● **Data**
╭──

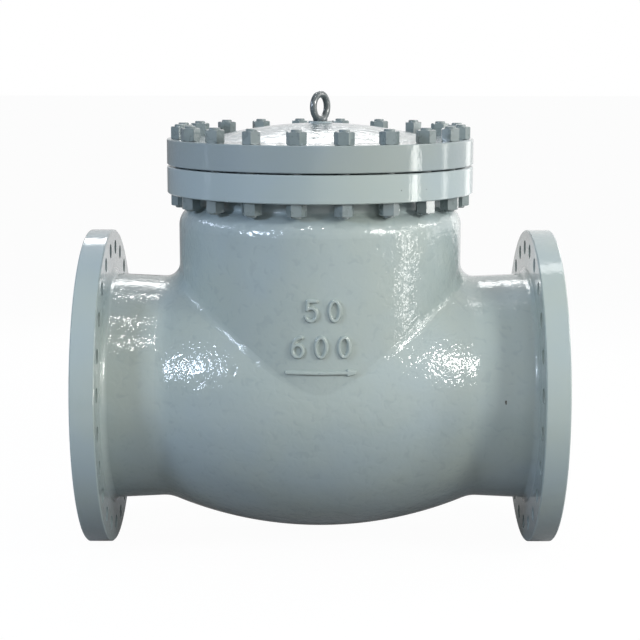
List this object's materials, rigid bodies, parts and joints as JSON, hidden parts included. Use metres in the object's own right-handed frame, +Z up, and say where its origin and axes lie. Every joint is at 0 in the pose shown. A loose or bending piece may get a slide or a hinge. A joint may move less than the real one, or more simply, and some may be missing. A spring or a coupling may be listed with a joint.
{
  "type": "swing check valve",
  "caption": "Large cast-steel swing check valve with raised-face flanged ends, a domed bolted bonnet with a lifting eye, and a disc on a hinged arm inside.",
  "frame": {"origin": "centre of the inlet flange's raised face, on the flow's axis", "axes": "+X along the flow, from inlet to outlet; +Z up towards the bonnet; +Y across, along the hinge pin"},
  "size_m": [1.346, 0.915, 1.3177],
  "materials": {
    "painted_casting": "glossy grey-green enamel over a rough casting, smooth where machined",
    "painted_fastener": "the same enamel, brushed over nuts and stud ends",
    "painted_eye": "darker grey, semi-matt",
    "gasket": "dark fibre sheet",
    "machined_steel": "machined steel",
    "bare_casting": "bare cast steel, dull",
    "bronze": "turned bronze"
  },
  "bodies": {
    "valve": {"body": "painted_casting", "bonnet": "painted_casting", "bonnet_gasket": "gasket", "bonnet_studs": "painted_fastener", "bonnet_nuts_upper": "painted_fastener", "bonnet_nuts_lower": "painted_fastener", "eye_bolt": "painted_eye", "seat_ring": "machined_steel", "hinge_bracket": "bare_casting", "bracket_screws": "machined_steel", "bracket_lock_washers": "machined_steel", "hinge_pin": "machined_steel", "pin_washers": "machined_steel", "pin_split_pins": "machined_steel"},
    "arm": {"hinge_arm": "bare_casting", "arm_bushes": "bronze"},
    "flap": {"disc": "bare_casting", "disc_washer": "machined_steel", "disc_nut": "machined_steel", "disc_nut_pin": "machined_steel"}
  },
  "joints": [
    {"name": "arm_swing", "type": "hinge", "parent": "valve", "child": "arm", "pos_m": [0.43673, 0, 0.4152], "axis": [0, -1, 0], "range_deg": [0, 58]},
    {"name": "disc_spin", "type": "hinge", "parent": "arm", "child": "flap", "pos_m": [0.41785, 0, 0], "axis": [0.9962, 0, 0.0872], "continuous": true}
  ]
}
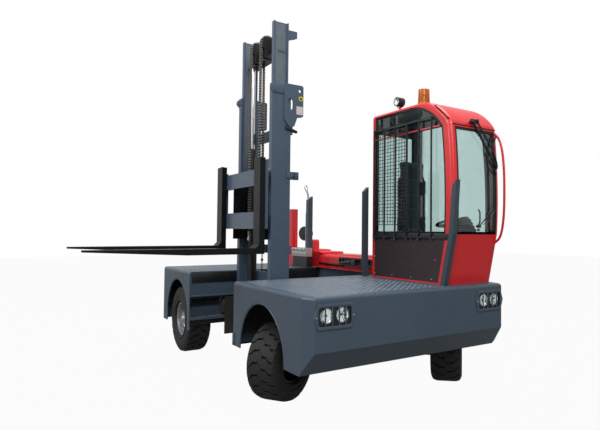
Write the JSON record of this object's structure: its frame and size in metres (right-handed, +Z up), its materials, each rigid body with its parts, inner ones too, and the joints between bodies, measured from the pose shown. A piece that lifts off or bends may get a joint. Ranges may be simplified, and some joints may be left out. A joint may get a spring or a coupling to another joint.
{
  "type": "sideloader",
  "caption": "Platform truck with a traversing side mast, forks, a one-man cab, front and rear load decks and steered front wheels.",
  "frame": {"origin": "middle of the footprint on the floor, grab handle, fork tips and parked left front tyre included", "axes": "+X forwards (cab end), +Y to the vehicle's left, away from the forks, +Z up"},
  "size_m": [4.263, 3.631, 3.898],
  "materials": {
    "slate_paint": "slate blue-grey enamel",
    "slate_deck": "slate enamel, worn on top",
    "red_paint": "red enamel",
    "dark_panel": "brown-black enamel",
    "black_paint": "black satin paint",
    "fork_steel": "black paint on forged steel",
    "bare_steel": "machined steel",
    "chain_steel": "oiled chain steel",
    "chrome_rod": "hard chrome",
    "tyre_rubber": "black rubber",
    "rim_silver": "silver paint",
    "clear_glass": "pale green tinted glass",
    "amber_lens": "amber plastic",
    "black_plastic": "black plastic",
    "seat_fabric": "black woven seat cover",
    "cast_block": "engine block"
  },
  "bodies": {
    "chassis": {"front_body": "slate_paint", "rear_body": "slate_paint", "front_platform": "slate_deck", "rear_platform": "slate_deck", "headlights": "black_plastic", "chassis_frame": "slate_paint", "traverse_rails": "slate_paint", "engine_bay_panels": "slate_paint", "engine_hood": "red_paint", "hood_grille": "black_paint", "engine": "cast_block", "rear_cowl": "red_paint", "air_cleaner_housing": "red_paint", "hydraulic_unit": "black_paint", "valve_block": "bare_steel", "stanchions": "slate_paint", "front_axle": "black_paint", "rear_axle": "black_paint", "cab_frame": "red_paint", "cab_roof": "red_paint", "cab_floor": "black_plastic", "grab_handle": "red_paint", "window_guard": "black_paint", "seat_pedestal": "black_plastic", "seat_cushion": "seat_fabric", "seat_back": "seat_fabric", "steering_column": "black_plastic", "control_console": "black_plastic", "beacon": "amber_lens", "work_lamp": "black_plastic", "cab_front_panel": "red_paint", "cab_lower_panels": "dark_panel", "cab_windows": "clear_glass"},
    "door": {"cab_door": "red_paint", "door_glass": "clear_glass"},
    "mast_carriage": {"traverse_carriage": "slate_paint", "traverse_rollers": "bare_steel"},
    "mast": {"outer_mast": "slate_paint", "lift_cylinder_barrels": "black_paint"},
    "inner_mast_stage": {"inner_mast": "slate_paint", "lift_rods": "chrome_rod", "chain_pulleys": "bare_steel", "lift_chains": "chain_steel"},
    "lift_carriage": {"fork_carriage": "slate_paint", "carriage_side_plates": "black_paint", "forks": "fork_steel"},
    "tilt_cylinder": {"tilt_barrels": "black_paint"},
    "tilt_rod": {"tilt_rods": "chrome_rod"},
    "right_steering_knuckle": {"right_knuckle": "black_paint"},
    "left_steering_knuckle": {"left_knuckle": "black_paint"},
    "front_right_wheel": {"front_right_tyre": "tyre_rubber", "front_right_rim": "rim_silver"},
    "front_left_wheel": {"front_left_tyre": "tyre_rubber", "front_left_rim": "rim_silver"},
    "rear_right_wheel": {"rear_right_tyre": "tyre_rubber", "rear_right_rim": "rim_silver"},
    "rear_left_wheel": {"rear_left_tyre": "tyre_rubber", "rear_left_rim": "rim_silver"}
  },
  "joints": [
    {"name": "mast_traverse", "type": "slide", "parent": "chassis", "child": "mast_carriage", "axis": [0, 1, 0], "range_m": [-0.35, 0.8]},
    {"name": "mast_tilt", "type": "hinge", "parent": "mast_carriage", "child": "mast", "pos_m": [-0.2065, 0.10248, 0.33], "axis": [1, 0, 0], "range_deg": [-4, 3]},
    {"name": "tilt_cylinder_swing", "type": "hinge", "parent": "mast_carriage", "child": "tilt_cylinder", "pos_m": [-0.2065, 0.43948, 0.48], "axis": [1, 0, 0], "range_deg": [-3.73, 2.84]},
    {"name": "tilt_rod_stroke", "type": "slide", "parent": "tilt_cylinder", "child": "tilt_rod", "axis": [0, -0.5408, 0.8412], "range_m": [-0.02673, 0.02036]},
    {"name": "mast_lift", "type": "slide", "parent": "mast", "child": "inner_mast_stage", "axis": [0, 0, 1], "range_m": [-0.62, 1.3]},
    {"name": "carriage_lift", "type": "slide", "parent": "inner_mast_stage", "child": "lift_carriage", "axis": [0, 0, 1], "range_m": [-0.62, 1.3]},
    {"name": "right_steering", "type": "hinge", "parent": "chassis", "child": "right_steering_knuckle", "pos_m": [1.2915, -0.10552, 0.36], "axis": [0, 0, 1], "range_deg": [0, 104]},
    {"name": "left_steering", "type": "hinge", "parent": "chassis", "child": "left_steering_knuckle", "pos_m": [1.2915, 1.28448, 0.36], "axis": [0, 0, 1], "range_deg": [0, 104]},
    {"name": "front_right_spin", "type": "hinge", "parent": "right_steering_knuckle", "child": "front_right_wheel", "pos_m": [1.06435, -0.242, 0.36], "axis": [0.8572, 0.515, 0], "continuous": true},
    {"name": "front_left_spin", "type": "hinge", "parent": "left_steering_knuckle", "child": "front_left_wheel", "pos_m": [1.47888, 1.47186, 0.36], "axis": [0.7071, 0.7071, 0], "continuous": true},
    {"name": "rear_right_spin", "type": "hinge", "parent": "chassis", "child": "rear_right_wheel", "pos_m": [-1.4665, -0.32552, 0.42], "axis": [0, 1, 0], "continuous": true},
    {"name": "rear_left_spin", "type": "hinge", "parent": "chassis", "child": "rear_left_wheel", "pos_m": [-1.4665, 1.50448, 0.42], "axis": [0, 1, 0], "continuous": true},
    {"name": "door_hinge", "type": "hinge", "parent": "chassis", "child": "door", "pos_m": [0.7765, 1.68448, 2.352], "axis": [0, 0, 1], "range_deg": [0, 80]}
  ],
  "couplings": [
    {"joint": "tilt_cylinder_swing", "follows": "mast_tilt", "ratio": 0.88773},
    {"joint": "tilt_rod_stroke", "follows": "mast_tilt", "m_per_rad": 0.36459},
    {"joint": "carriage_lift", "follows": "mast_lift", "ratio": 1},
    {"joint": "left_steering", "follows": "right_steering", "ratio": 1}
  ]
}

╰──

● **Stated problem**
Gather each line from the listing above that holds "where".

● **Exercise answer**
List this object's materials, rigid bodies, parts and joints as JSON, hidden parts included. Use metres in the object's own right-handed frame, +Z up, and say where its origin and axes lie. Every joint is at 0 in the pose shown. A loose or bending piece may get a slide or a hinge. A joint may move less than the real one, or more simply, and some may be missing. A spring or a coupling may be listed with a joint.
    "painted_casting": "glossy grey-green enamel over a rough casting, smooth where machined",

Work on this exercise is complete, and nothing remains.